Putin mentions Russia’s key problem, corruption, four times, but he has little to say about how to fight it, indicating his lack of interest. He advocates external audit of the top dozens of state corporations, but this will presumably be carried out by the Audit Chamber, which is now headed by Tatyana Golikova. But she appears completely subordinate to Putin, unlike her predecessor Sergei Stepashin, who once was a competitor of Putin, so this control seems a chimera.

If Russia really wants to fight corruption, it needs to move toward competitive and open procurement of the large state enterprises. But since Putin’s closest friends are considered to have made their fortunes on such nontransparent procurements, he said nothing about that.

Currently Putin is instigating the merger of the corrupt ordinary court system and the well-functioning economic courts, which in all likelihood will render the economic courts as corrupt as the ordinary ones. Not very convincingly, Putin argued that “unifying these courts will allow us to bring judicial practice onto one track, and therefore strengthen the guarantees protecting a crucial constitutional principle, the equality of all before the law.” Of course, the president cannot state openly that he is promoting the inequality of corruption.

This speech does not advocate more market competition but discretionary state intervention. The only market Putin seems to favor is the labor market. He does use words, such as competition and entrepreneur, but rather than encouraging competition and economic freedom he calls for “targeted support for small and medium business.”

As usual, Putin becomes most incomprehensible when he arrives at the Customs Union. “We are not imposing anything on anybody. … Our integration project is based on equal rights and on real economic interests,” Putin claims. But this flies directly in the face of Russia’s severe trade sanctions that it levied against Ukraine for its intention to sign the Association Agreement with the European Union. Meanwhile, he is increasing corruption and protectionism by abrogating the TIR convention, which has facilitated the customs procedures of containers.

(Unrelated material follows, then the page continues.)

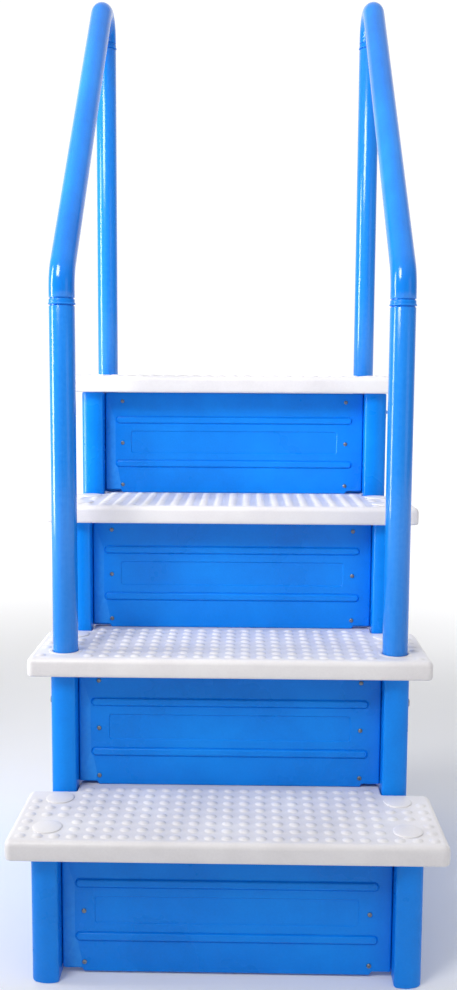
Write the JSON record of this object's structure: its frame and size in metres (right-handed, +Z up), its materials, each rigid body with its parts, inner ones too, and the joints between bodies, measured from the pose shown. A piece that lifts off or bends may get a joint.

One of Putin’s old favorite themes, the BRICS, received just a passing mention, which makes sense after the BRICS have become a sign of economic weakness. The same is true of the Group of 20 and G8, although Russia is hosting their summits this and next year, respectively. And he said nothing about the $51 billion price tag for the Sochi Winter Olympics, which was initially budgeted at $12 billion. This omission might tell us something about what he is really worried about.

Vedomosti columnist Maxim Glinkin recently summarized the essence of the speech appropriately: “Putin told the establishment: I have returned seriously and for a long time. Everything goes according to my scenario and for the time being we are not going to change anything in essence.” Or as Putin himself put it with regard to his support for traditional values: “Of course, this is a conservative position.”

Putin and his rule appear increasingly obsolete like former Soviet leader Leonid Brezhnev, and we know what happened to Russia after him.

Anders Åslund is a senior fellow at the Peterson Institute for International Economics in Washington.